Sans plus d’informations, l’inquiétude persiste aux Antilles. Une inquiétude qui justifie, selon la sénatrice du Nord-Pas-de-Calais Marie-Christine Blandin (Verts), l’ouverture d’un procès, afin d’accélérer les recherches: « Même si le danger n’est pas avéré, il est temps de donner raison aux gens qui portent plainte pour déclencher la machine », plaidait-elle la semaine passée.

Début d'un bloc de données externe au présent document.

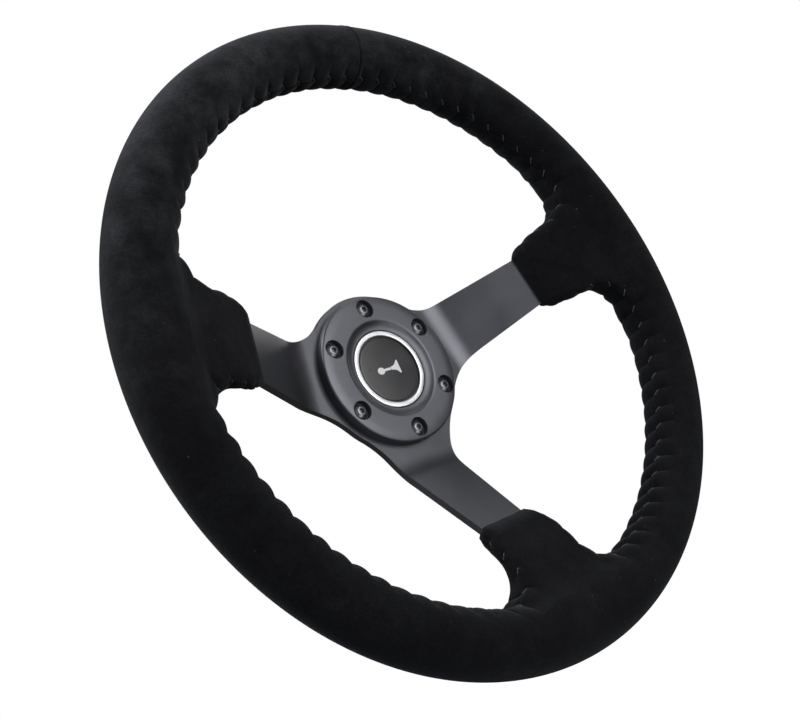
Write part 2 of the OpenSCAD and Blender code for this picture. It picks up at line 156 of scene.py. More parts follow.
def new_object(name, mesh):
    """An object in the scene with a mesh."""
    obj = bpy.data.objects.new(name, mesh)
    bpy.context.scene.collection.objects.link(obj)
    return obj


def mesh_object(name, points, faces, smooth=True):
    """An object from lying points and faces."""
    mesh = bpy.data.meshes.new(name)
    mesh.from_pydata(stand(points).tolist(), [], [list(map(int, f)) for f in faces])
    mesh.shade_smooth() if smooth else mesh.shade_flat()
    mesh.update()
    return new_object(name, mesh)


def turned(points, degrees):
    """Points turned about the wheel's axis."""
    a = math.radians(degrees)
    p = np.asarray(points, float)
    x = p[:, 0] * math.cos(a) - p[:, 1] * math.sin(a)
    y = p[:, 0] * math.sin(a) + p[:, 1] * math.cos(a)
    return np.stack([x, y, p[:, 2]], 1)


def apply_modifiers(obj):
    """Puts an object's modifiers into its mesh."""
    depsgraph = bpy.context.evaluated_depsgraph_get()
    mesh = bpy.data.meshes.new_from_object(obj.evaluated_get(depsgraph))
    obj.modifiers.clear()
    obj.data = mesh


def bevel(obj, width, segments=2, angle=30):
    """Rounds an object's sharp edges by a width in millimetres."""
    m = obj.modifiers.new("bevel", "BEVEL")
    m.width = width * MM
    m.segments = segments
    m.limit_method = "ANGLE"
    m.angle_limit = math.radians(angle)
    m.harden_normals = True
    m.use_clamp_overlap = True
    apply_modifiers(obj)


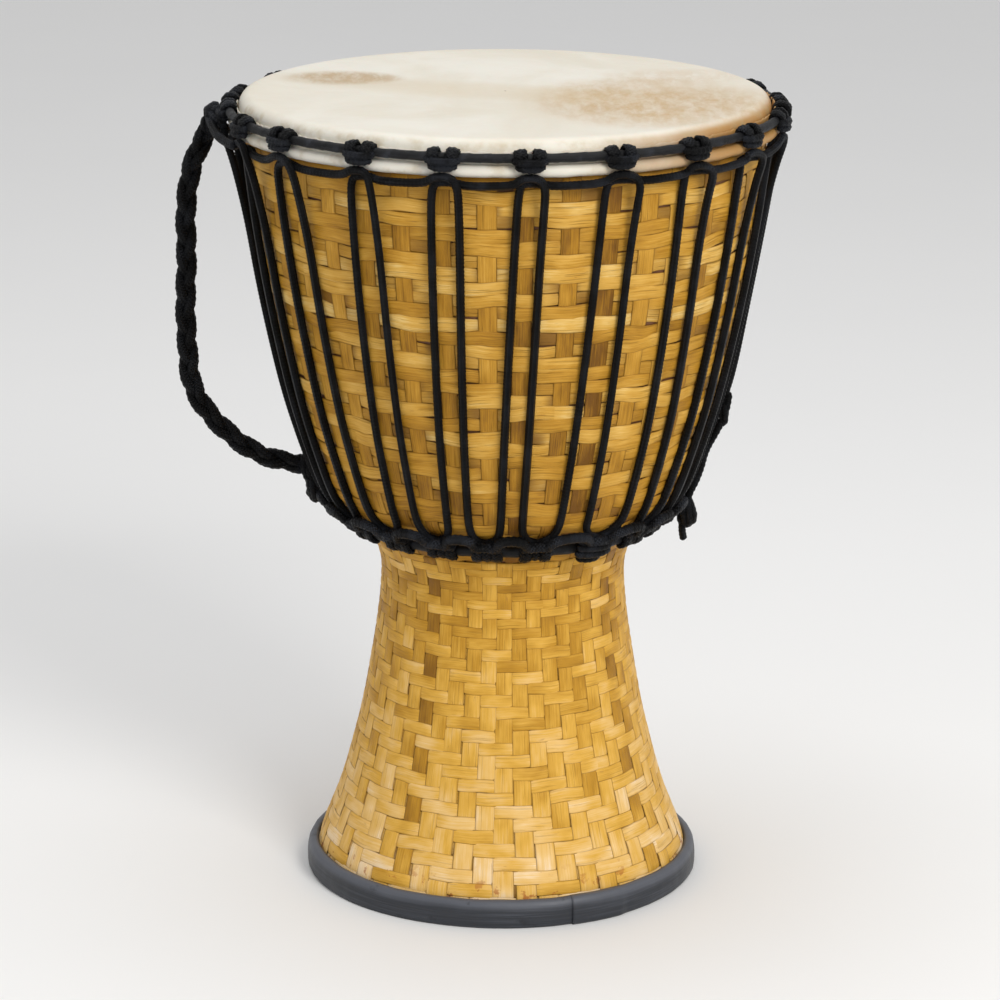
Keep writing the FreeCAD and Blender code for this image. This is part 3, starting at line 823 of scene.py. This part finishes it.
def make_laced_cords():
    """The tuning cord's twenty spans and its spare strand, and the lower cord's bridges."""
    tuning = Builder()
    for index in range(KNOTS):
        lay_cord(tuning, rope_span(index), 1.3, CORD / 2, CORD / 2, ROPE_BRAID, index, round_ends=False)
    lay_cord(tuning, [at(*point) for point in SPARE_ROUTE], 1.3, CORD / 2, CORD / 2, ROPE_BRAID, KNOTS)
    tuning.make_cord("tuning_rope", "tuning_cord")
    waist = Builder()
    for index in range(KNOTS):
        lay_cord(waist, waist_span(index), 1.1, 3.1, 2.5, WAIST_BRAID, index)
    waist.make_cord("waist_rope", "waist_cord")


def placed(local, ring, angle):
    """Points given as (along the rim, outward, up) from a ring's line at an angle."""
    local = np.asarray(local, float)
    return at(angle, ring[0] + local[:, 1], ring[1] + local[:, 2]) \
        + at(angle + 90.0, 1.0, 0.0) * local[:, :1]


def hitch_turn(builder, ring, angle, side, lean, reach, thick, wide, start, stop, inner, tag):
    """One flat turn of cord over a ring, from start to stop degrees up from the outward side,

    put side to the right of the angle, and flattened where it would pass further in than inner.
    """
    sweep_angle = np.radians(np.linspace(start, stop, 34))
    radial = (reach + thick / 2) * np.cos(sweep_angle)
    radial = np.where(radial < inner, inner + 0.25 * (radial - inner), radial)
    up = (reach + thick / 2) * np.sin(sweep_angle)
    top = np.clip(np.sin(sweep_angle), 0, 1)
    local = np.stack([side + lean * top, radial, up], -1)
    line, along = spaced(placed(local, ring, angle), 0.8)
    away = unit(line - placed(np.array([[side, 0.0, 0.0]]), ring, angle))
    sweep(builder, line, along, away, wide / 2, thick / 2, HITCH_BRAID, tag, square=2.6)


# Bars across the front of a hitch.  At the crown: up, out, half length, thickness.
CROWN_BARS = ((-1.9, 6.4, 10.2, 4.4), (-5.4, 6.2, 8, 4.3))
WAIST_BAR = [(-9.6, 6, 3.2), (-6.6, 11, 5.4), (-2.4, 14.2, 6.4),
             (2.4, 14.2, 6.4), (6.6, 11, 5.4), (9.6, 6, 3.2)]
WAIST_TURNS = (-6.1, 0.2, 6.2)


def make_crown_knots():
    """Twenty hitches on the crown ring: two ears over the ring and a doubled bar across the front."""
    for index in range(KNOTS):
        angle = knot_angle(index)
        knot = Builder()
        wobble = rng.uniform(-1, 1, 8)
        for side in (-1, 1):
            hitch_turn(knot, CROWN_RING, angle, side=side * (5.0 + 0.3 * wobble[0]),
                       lean=side * (0.9 + 0.4 * wobble[1]), reach=2.9, thick=2.9 + 0.25 * wobble[2],
                       wide=7.4 + 0.5 * wobble[3 + (side > 0)], start=-62.0, stop=232.0, inner=-3.2,
                       tag=index * 3.1 + side)
        for up, out, span, thick in CROWN_BARS:
            bar = [(-span, 0.9, up + 0.9), (-span * 0.72, out - 1.1, up + 0.3), (-span * 0.3, out, up),
                   (span * 0.3, out, up - 0.1 + 0.3 * wobble[5]), (span * 0.72, out - 1.1, up + 0.3),
                   (span, 0.9, up + 0.9)]
            lay_cord(knot, placed(bar, CROWN_RING, angle), 0.8, thick / 2, thick / 2, CROWN_BAR_BRAID, index)
        number = "%02d" % (index + 1)
        knot.make_cord("crown_knot_" + number, "crown_loop_" + number)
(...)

Mais l’ouverture de ce procès est menacée par un possible vice de procédure. Une première information judiciaire avait en effet été ouverte en 2007 par le parquet de Fort-de-France, finalement délocalisée au pôle de santé public du tribunal de grande instance de Paris. Or l’ordonnance de désignation du juge d’instruction en Martinique manque aujourd’hui au dossier. La cour d’appel de Paris devra donc se prononcera jeudi matin sur une éventuelle nullité de la procédure. « Tout cela est invraisemblable(…). Il s’agit d’un vice inventé de toute part par le ministère public pour tenter de faire échapper les pollueurs et leurs complices aux poursuites que nous avons intentées contre eux », s’insurge sur son blog Harry Durimel, avocat rédacteur de la plainte et par ailleurs responsable des Verts en Guadeloupe. Qui ne baisse pas les bras, annonçant: « Avocats et forces et vives du Pays de Guadeloupe nous préparons à faire ce qu’il faut pour que justice soit rendue ».